Short exercise:
Print every entry exactly as written.

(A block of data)
==*==

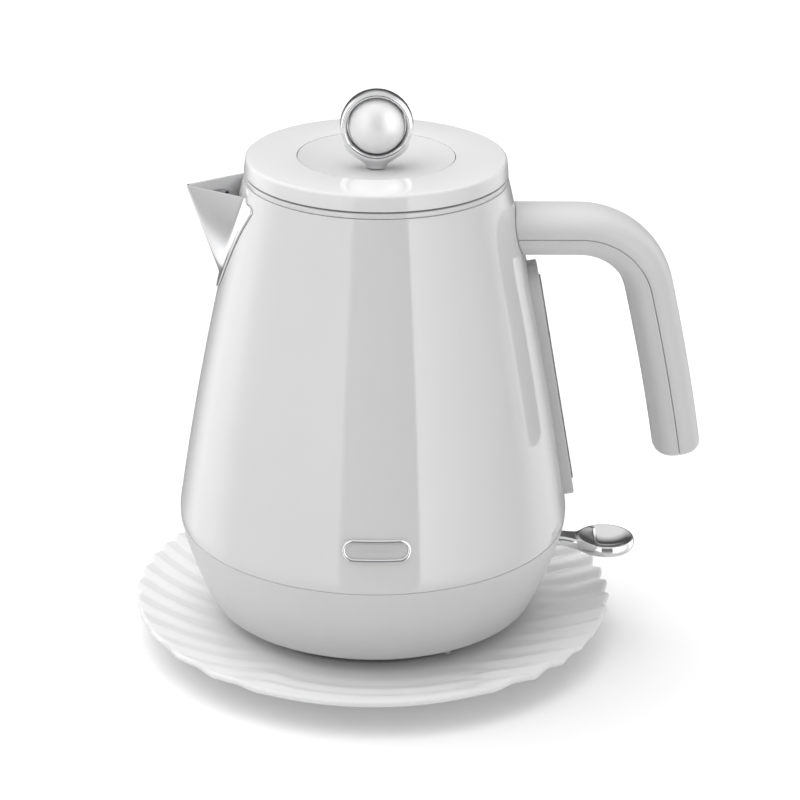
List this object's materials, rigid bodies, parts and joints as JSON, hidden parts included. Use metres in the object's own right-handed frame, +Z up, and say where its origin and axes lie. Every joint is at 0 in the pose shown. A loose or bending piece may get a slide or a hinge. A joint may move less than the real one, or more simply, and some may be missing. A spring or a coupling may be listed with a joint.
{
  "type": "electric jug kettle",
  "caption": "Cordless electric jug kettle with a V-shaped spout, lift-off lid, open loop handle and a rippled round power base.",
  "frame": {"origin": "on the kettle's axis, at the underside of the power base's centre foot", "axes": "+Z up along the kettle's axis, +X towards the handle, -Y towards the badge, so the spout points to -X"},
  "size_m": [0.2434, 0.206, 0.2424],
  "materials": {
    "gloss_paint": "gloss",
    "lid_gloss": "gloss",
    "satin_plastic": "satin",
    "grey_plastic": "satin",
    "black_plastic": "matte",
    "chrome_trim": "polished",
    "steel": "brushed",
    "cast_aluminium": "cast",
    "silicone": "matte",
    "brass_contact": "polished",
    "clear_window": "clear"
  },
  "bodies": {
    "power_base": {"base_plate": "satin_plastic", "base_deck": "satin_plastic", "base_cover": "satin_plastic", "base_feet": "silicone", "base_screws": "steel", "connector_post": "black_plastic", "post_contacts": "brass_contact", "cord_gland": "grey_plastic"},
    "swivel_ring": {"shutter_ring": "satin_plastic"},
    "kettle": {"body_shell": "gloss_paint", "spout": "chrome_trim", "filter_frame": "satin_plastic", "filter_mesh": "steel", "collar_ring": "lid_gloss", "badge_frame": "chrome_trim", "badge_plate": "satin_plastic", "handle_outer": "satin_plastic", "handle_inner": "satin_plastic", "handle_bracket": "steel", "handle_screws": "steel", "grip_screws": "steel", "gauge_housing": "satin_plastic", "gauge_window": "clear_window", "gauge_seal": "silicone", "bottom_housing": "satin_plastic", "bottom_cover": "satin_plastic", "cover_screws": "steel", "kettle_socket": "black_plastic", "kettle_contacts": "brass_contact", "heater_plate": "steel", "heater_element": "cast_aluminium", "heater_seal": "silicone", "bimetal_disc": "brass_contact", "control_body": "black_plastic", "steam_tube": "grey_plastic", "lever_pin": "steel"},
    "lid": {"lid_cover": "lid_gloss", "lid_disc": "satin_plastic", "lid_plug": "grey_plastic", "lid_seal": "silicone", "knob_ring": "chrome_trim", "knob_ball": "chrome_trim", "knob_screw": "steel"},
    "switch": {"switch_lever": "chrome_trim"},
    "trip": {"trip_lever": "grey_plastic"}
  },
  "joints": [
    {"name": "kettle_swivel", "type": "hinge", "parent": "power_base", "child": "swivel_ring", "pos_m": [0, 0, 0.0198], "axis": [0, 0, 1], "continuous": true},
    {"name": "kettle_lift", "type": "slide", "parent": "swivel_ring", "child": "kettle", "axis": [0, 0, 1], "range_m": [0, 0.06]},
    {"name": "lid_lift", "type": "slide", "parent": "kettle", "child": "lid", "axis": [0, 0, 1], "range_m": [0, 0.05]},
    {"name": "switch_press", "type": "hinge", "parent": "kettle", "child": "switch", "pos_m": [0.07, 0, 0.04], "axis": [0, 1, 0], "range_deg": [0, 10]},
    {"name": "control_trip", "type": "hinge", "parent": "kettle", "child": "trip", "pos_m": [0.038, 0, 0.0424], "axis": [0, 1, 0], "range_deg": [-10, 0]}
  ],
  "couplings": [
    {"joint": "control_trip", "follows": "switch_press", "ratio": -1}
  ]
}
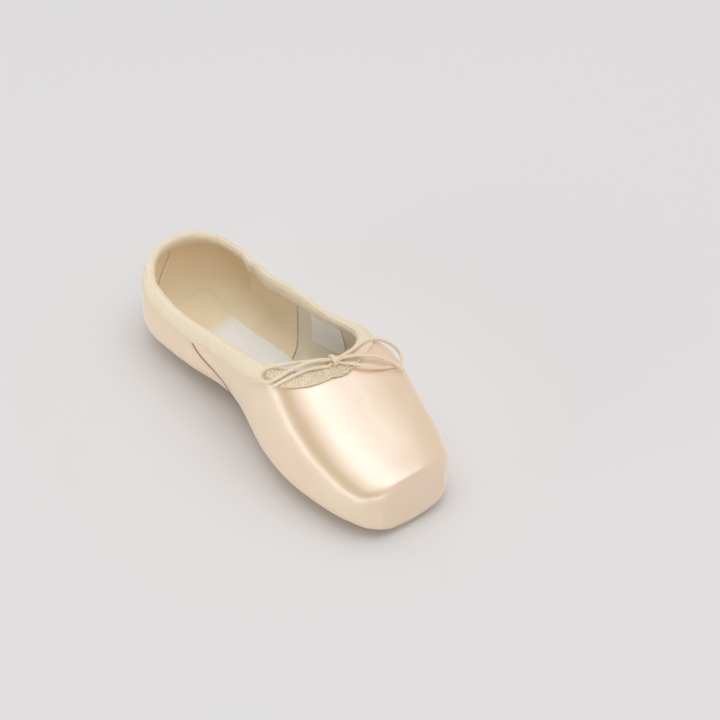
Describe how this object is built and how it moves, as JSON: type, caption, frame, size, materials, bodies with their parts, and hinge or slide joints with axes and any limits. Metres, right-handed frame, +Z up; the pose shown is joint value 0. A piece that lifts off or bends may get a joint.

==*==

Final answer:
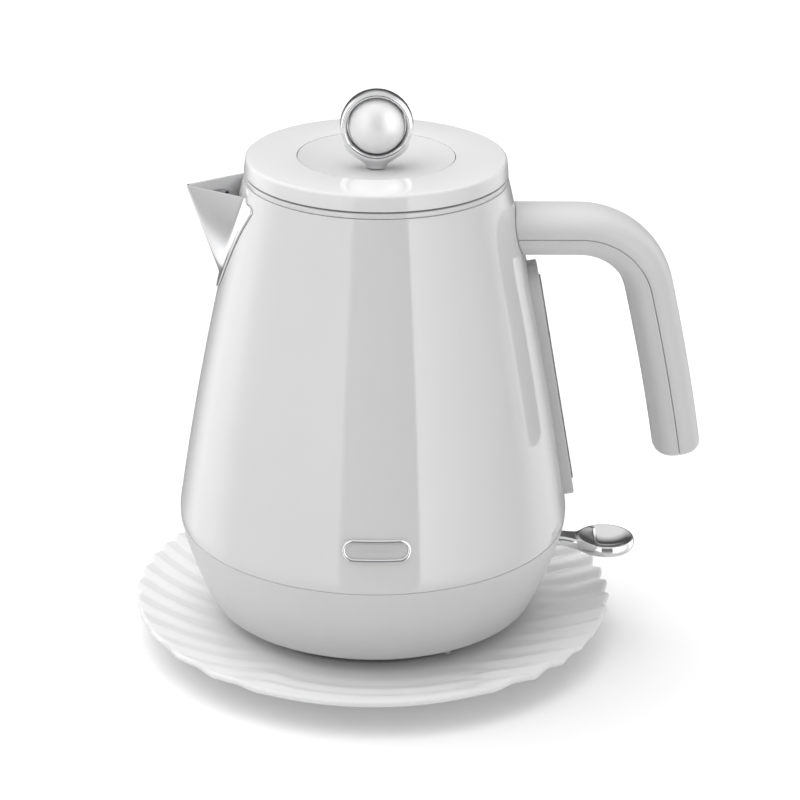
List this object's materials, rigid bodies, parts and joints as JSON, hidden parts included. Use metres in the object's own right-handed frame, +Z up, and say where its origin and axes lie. Every joint is at 0 in the pose shown. A loose or bending piece may get a slide or a hinge. A joint may move less than the real one, or more simply, and some may be missing. A spring or a coupling may be listed with a joint.
{
  "type": "electric jug kettle",
  "caption": "Cordless electric jug kettle with a V-shaped spout, lift-off lid, open loop handle and a rippled round power base.",
  "frame": {"origin": "on the kettle's axis, at the underside of the power base's centre foot", "axes": "+Z up along the kettle's axis, +X towards the handle, -Y towards the badge, so the spout points to -X"},
  "size_m": [0.2434, 0.206, 0.2424],
  "materials": {
    "gloss_paint": "gloss",
    "lid_gloss": "gloss",
    "satin_plastic": "satin",
    "grey_plastic": "satin",
    "black_plastic": "matte",
    "chrome_trim": "polished",
    "steel": "brushed",
    "cast_aluminium": "cast",
    "silicone": "matte",
    "brass_contact": "polished",
    "clear_window": "clear"
  },
  "bodies": {
    "power_base": {"base_plate": "satin_plastic", "base_deck": "satin_plastic", "base_cover": "satin_plastic", "base_feet": "silicone", "base_screws": "steel", "connector_post": "black_plastic", "post_contacts": "brass_contact", "cord_gland": "grey_plastic"},
    "swivel_ring": {"shutter_ring": "satin_plastic"},
    "kettle": {"body_shell": "gloss_paint", "spout": "chrome_trim", "filter_frame": "satin_plastic", "filter_mesh": "steel", "collar_ring": "lid_gloss", "badge_frame": "chrome_trim", "badge_plate": "satin_plastic", "handle_outer": "satin_plastic", "handle_inner": "satin_plastic", "handle_bracket": "steel", "handle_screws": "steel", "grip_screws": "steel", "gauge_housing": "satin_plastic", "gauge_window": "clear_window", "gauge_seal": "silicone", "bottom_housing": "satin_plastic", "bottom_cover": "satin_plastic", "cover_screws": "steel", "kettle_socket": "black_plastic", "kettle_contacts": "brass_contact", "heater_plate": "steel", "heater_element": "cast_aluminium", "heater_seal": "silicone", "bimetal_disc": "brass_contact", "control_body": "black_plastic", "steam_tube": "grey_plastic", "lever_pin": "steel"},
    "lid": {"lid_cover": "lid_gloss", "lid_disc": "satin_plastic", "lid_plug": "grey_plastic", "lid_seal": "silicone", "knob_ring": "chrome_trim", "knob_ball": "chrome_trim", "knob_screw": "steel"},
    "switch": {"switch_lever": "chrome_trim"},
    "trip": {"trip_lever": "grey_plastic"}
  },
  "joints": [
    {"name": "kettle_swivel", "type": "hinge", "parent": "power_base", "child": "swivel_ring", "pos_m": [0, 0, 0.0198], "axis": [0, 0, 1], "continuous": true},
    {"name": "kettle_lift", "type": "slide", "parent": "swivel_ring", "child": "kettle", "axis": [0, 0, 1], "range_m": [0, 0.06]},
    {"name": "lid_lift", "type": "slide", "parent": "kettle", "child": "lid", "axis": [0, 0, 1], "range_m": [0, 0.05]},
    {"name": "switch_press", "type": "hinge", "parent": "kettle", "child": "switch", "pos_m": [0.07, 0, 0.04], "axis": [0, 1, 0], "range_deg": [0, 10]},
    {"name": "control_trip", "type": "hinge", "parent": "kettle", "child": "trip", "pos_m": [0.038, 0, 0.0424], "axis": [0, 1, 0], "range_deg": [-10, 0]}
  ],
  "couplings": [
    {"joint": "control_trip", "follows": "switch_press", "ratio": -1}
  ]
}
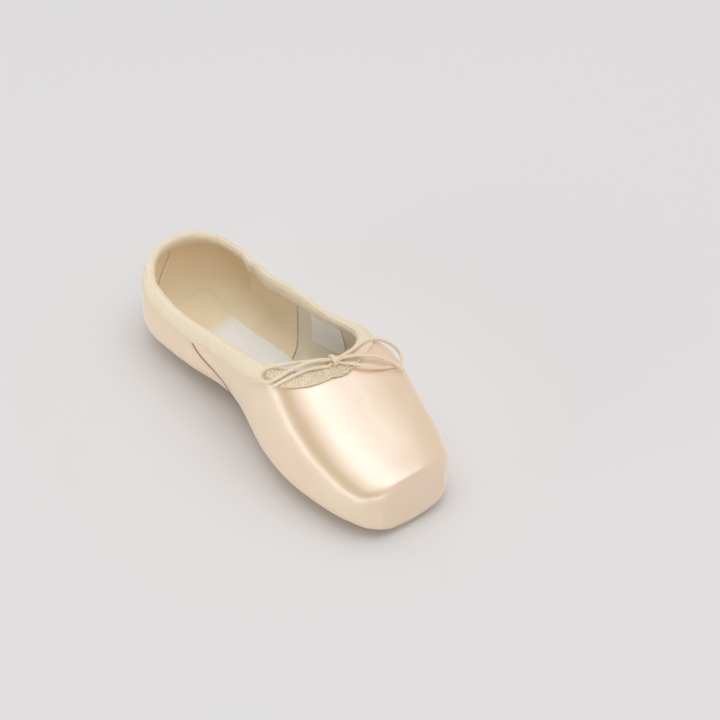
Describe how this object is built and how it moves, as JSON: type, caption, frame, size, materials, bodies with their parts, and hinge or slide joints with axes and any limits. Metres, right-handed frame, +Z up; the pose shown is joint value 0. A piece that lifts off or bends may get a joint.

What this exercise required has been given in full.